Getting dressed should feel like an expression of who you are. But for a lot of women, it feels more like a daily negotiation with a closet full of clothes that does not quite add up to anything cohesive. That is usually a clarity problem, not a clothes problem. A fashion vision board is one of the most effective tools I know for solving it.

Not because it is a fun creative exercise, though it is that too, but because it forces you to get specific about your aesthetic before you spend another dollar or make another decision about your wardrobe.

I use this process with every client before we do anything else. It works because it gives you a visual reference for who you are and how you want to look, which means every shopping decision, every closet edit, and every morning getting dressed has a filter to run through.

Before you build your fashion vision board, I recommend starting with your Lifestyle Diagram. Understanding how you actually spend your time tells you what your wardrobe needs to do. The fashion vision board tells you what you want it to look like. Together they give you the full picture.

If you are still working on the bigger question of who you are as a dresser, our guide on How to Define Your Personal Style is the place to start.

What Is a Fashion Vision Board and Why Does It Work

A fashion vision board is a curated collection of images that represent your ideal personal style. Not your aspirational style. Not a mood board of things you admire on other people. A genuine visual snapshot of how you want to look and feel in your clothes in your actual life right now.

Think of it as a filter and a compass. Once you have it, you can hold any purchase, any outfit, any closet decision up against it and ask: does this belong here?

This is my personal style board. She is casual and comfortable but never careless. She loves luxurious fabrics and rich timeless colors, effortlessly blending classic with modern. She is a relaxed but hustling East Coast woman, polished but not overdone. Think structured blazers with denim, cozy knits with elegant accessories, and a wardrobe that is both practical and aspirational. She values quality over quantity and knows that style is about presence, not perfection.

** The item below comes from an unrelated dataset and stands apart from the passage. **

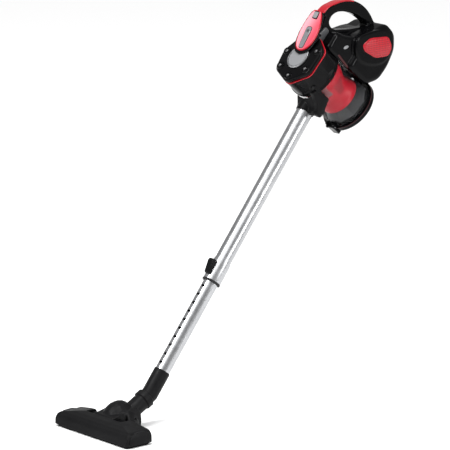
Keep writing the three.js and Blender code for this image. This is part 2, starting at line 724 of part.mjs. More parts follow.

personal style vision board example by Megan Kristel
My personal style vision board. Yours will look different because your life looks different.

That description took me years to arrive at. The vision board made it visible in an afternoon.

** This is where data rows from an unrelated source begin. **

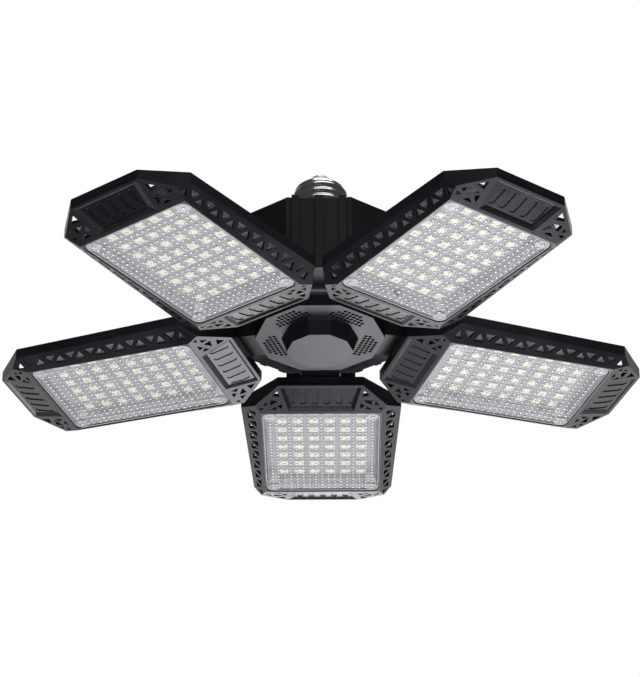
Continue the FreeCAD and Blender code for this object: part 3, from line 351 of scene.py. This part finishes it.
def moulded(name, color, roughness, grain, size=GRAIN_SIZE, tone=GRAIN_TONE, rounding=0.0, **sockets):
    """Plain moulded plastic with its grain."""
    material, tree, shader = new_material(name, **sockets)
    part = grouped(tree, grain, [("Color", color), ("Roughness", roughness), ("Grain Size", size),
                                 ("Tone Shift", tone)])
    tree.links.new(part.outputs["Color"], shader.inputs["Base Color"])
    tree.links.new(part.outputs["Roughness"], shader.inputs["Roughness"])
    bump(tree, shader, part.outputs["Height"], GRAIN_DEPTH, rounding)
    return material


def metal(name, color, tarnish, roughness, drawn):
    """Turned or plated metal in those two tones."""
    material, tree, shader = new_material(name, Metallic=1.0)
    part = grouped(tree, drawn, [("Color", color), ("Tarnish", tarnish), ("Roughness", roughness)])
    tree.links.new(part.outputs["Color"], shader.inputs["Base Color"])
    tree.links.new(part.outputs["Roughness"], shader.inputs["Roughness"])
    bump(tree, shader, part.outputs["Height"], RING_DEPTH)
    return material


def within(tree, value, low, high, soft):
    """1 where value lies between low and high, falling to 0 over soft on each side."""
    rise = ramp(tree, value, low - soft, low)
    fall = ramp(tree, value, high, high + soft, 1.0, 0.0)
    return math_node(tree, "MULTIPLY", rise, fall)


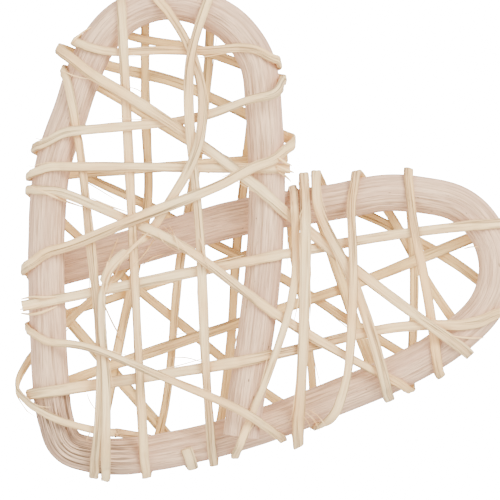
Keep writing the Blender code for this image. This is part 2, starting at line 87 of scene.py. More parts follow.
# Each strip: its width, the side and the point it starts from, and one entry for each
# pass, with a name and the points it goes through. The last point of a pass is the place
# on the outer edge where the strip folds round to the other side.
STRIPS = {
    "strip_broad_winding": (BROAD_STRIP, "front", (23, 306), (
        ("across_middle", (64, 298), (143, 282), (296, 252), (400, 234), (512, 222)),
        ("behind_rising", (412, 262), (345, 288), (309, 300), (239, 323), (140, 356), (31, 394)),
        ("across_low", (143, 377), (297, 349), (425, 325), (488, 319), (504, 304)),
        ("behind_upper_right", (456, 263), (409, 236), (360, 212), (330, 198), (316.5, 175.5)),
        ("slant_cleft", (317, 203), (327, 230), (346, 267), (389, 399)),
        ("tuck_cleft", (371, 362), (352, 312), (337, 268), (319, 212)),
    )),
    "strip_cleft": (BROAD_STRIP, "back", (305, 214), (
        ("tuck_cleft_top", (304.5, 176)),
        ("upright_cleft", (305, 214), (302, 363), (297, 446)),
        ("tuck_cleft_low", (296.5, 424.5)),
    )),
    "strip_side_lobe": (STRIP_WIDTH, "back", (435, 352), (
        ("tuck_lobe", (438, 373)),
        ("upright_lobe", (425, 282), (414, 225), (408, 171)),
        ("behind_lobe", (415, 280), (409, 387)),
        ("slant_long", (339, 352), (240, 288), (190, 251), (128, 220), (83, 200.5),
            (52, 190.5), (28, 190)),
        ("behind_falling", (139, 291), (191, 333), (222, 359), (267, 394.5), (318, 429.5)),
        ("bowed_upright", (333, 415), (341, 397), (346, 379), (350, 346), (352, 235),
            (352, 195), (357, 172)),
        ("behind_side_lobe", (388, 210), (425, 276), (460, 328)),
    )),
    "strip_upper_arch": (STRIP_WIDTH, "back", (258, 72), (
        ("tuck_top_right", (278, 66)),
        ("across_top", (270, 56), (258, 51), (209, 51.5), (150, 51.5), (100, 51.5), (73, 42)),
        ("behind_top", (100, 31), (134, 37), (184, 46), (240, 64), (285.5, 80)),
        ("across_second", (279, 91), (258, 99), (226, 109.5), (206, 116), (120, 127.5),
            (88, 130.5), (62, 134.5), (34, 149)),
        ("behind_slant", (89, 178), (160, 212), (207, 240), (280, 277), (346, 319), (424, 366)),
    )),
    "strip_crossing": (BROAD_STRIP, "back", (452, 338), (
        ("tuck_crossing", (469, 353)),
        ("long_diagonal", (352, 267), (222, 160), (107, 84), (78, 65), (62, 50)),
        ("behind_second", (110, 66), (184, 85), (208, 96), (242, 112), (290.5, 141)),
        ("slant_rising", (281, 156), (258, 166), (228, 181.5), (200, 194), (112, 229),
            (60, 249), (37, 258), (23, 271)),
        ("behind_left_low", (192, 461)),
        ("tuck_left_low", (186, 446)),
    )),
    "strip_left_edge": (STRIP_WIDTH, "front", (290, 169), (
        ("across_third", (180, 168), (90, 167), (60, 167), (40, 169), (28, 177)),
        ("behind_level", (288, 157)),
    )),
    "strip_left_upright": (STRIP_WIDTH, "back", (262, 178), (
        ("behind_third", (187, 140), (123, 101), (63, 68)),
        ("left_upright", (72, 100), (82, 160), (90, 232), (101, 346), (99, 430), (94, 476)),
        ("behind_upright", (117, 352), (128, 300), (142, 235), (148, 192), (147, 150), (146, -13)),
        ("curved_upright", (187, 43), (203, 110), (190, 168), (168, 205), (147, 236), (128, 252),
            (111, 268), (102.5, 300), (104.5, 350), (107, 385), (107, 430), (106, 477)),
        ("tuck_upright", (108, 456)),
    )),
    "strip_uprights": (STRIP_WIDTH, "back", (124, 18), (
        ("tuck_top", (123, -3)),
        ("second_upright", (127, 110), (134, 250), (143, 430), (146, 476)),
        ("behind_slope", (160, 429), (177, 284), (205, 105), (210, 31), (212, -8)),
        ("third_upright", (191, 60), (189, 100), (198.5, 214), (205, 346), (213, 464)),
        ("behind_right_slope", (223, 405), (230, 350), (237, 243), (243, 190), (250, 130), (255, 90)),
    )),
    "strip_low_slope": (NARROW_STRIP, "back", (260, 250), (
        ("behind_low", (25, 326)),
        ("low_slope", (34, 335), (67, 343), (128, 361), (199, 391), (250, 415), (284, 441)),
        ("tuck_low", (277, 428)),
    )),
    "strip_loose_loop": (NARROW_STRIP, "back", (166, 234), (
        ("behind_loop", (92, 299), (45, 342), (28, 361), (21, 383)),
        ("loose_loop", (24.5, 397), (35, 407), (52, 416), (96, 429), (140, 437), (158, 441)),
    )),
    "strip_right_upright": (NARROW_STRIP, "back", (233, 436), (
        ("tuck_right", (235, 456)),
        ("right_upright", (279.5, 341), (294.5, 280), (295, 225), (292.5, 183.5)),
        ("behind_right", (291, 225), (297, 271), (311, 360), (314, 402)),
    )),
}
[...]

Step 1: Define What You Actually Want From Your Style

Before you collect a single image, take a few minutes to think about what you want your fashion vision board to reflect. This is not about trends or what you think you should want. It is about what genuinely feels like you.

Ask yourself these questions and write down your answers before you start:

How do I want to feel in my clothes every day? Confident, comfortable, polished, relaxed, put together without trying?

What does my actual week look like and what does my wardrobe need to support? Use your Lifestyle Diagram here if you have done it.

Which colors do I consistently reach for and which ones make me feel most like myself?

What silhouettes and fits have worked well for my body and my lifestyle?

Are there women whose style I genuinely admire and actually want to wear, not just appreciate on someone else?

What pieces in my current wardrobe do I love and reach for constantly?

What have I bought in the past that never got worn and why?

These answers become the brief for your fashion vision board. They keep you honest when you start collecting images and prevent the board from becoming a collection of things you admire but would never actually wear.

Step 2: Gather Your Inspiration With Intention

This is where most women go wrong. They collect everything that looks beautiful and end up with a board that is aspirational but not personal. The goal here is not to find beautiful images. It is to find images that feel like you.

There is an important distinction between appreciating a style and wanting to wear it. You might love the look of ultra-minimalist dressing or bold avant-garde pieces on other women. That does not mean they belong on your board. When you look at an image, the question to ask is not “is this beautiful?” It is “do I want to live my actual life in this?”

If the answer is yes, it goes on the board. If it is “I love this but I would never wear it,” move on.

The best places to gather inspiration for your fashion vision board are Pinterest, where you can create a dedicated board and pin freely without committing to anything, Instagram saved posts from accounts whose style you genuinely connect with, and fashion magazines or brand catalogs where you can pull specific imagery that speaks to your aesthetic.

Give yourself a week to collect before you start editing. The patterns that emerge will tell you more about your style than any single image.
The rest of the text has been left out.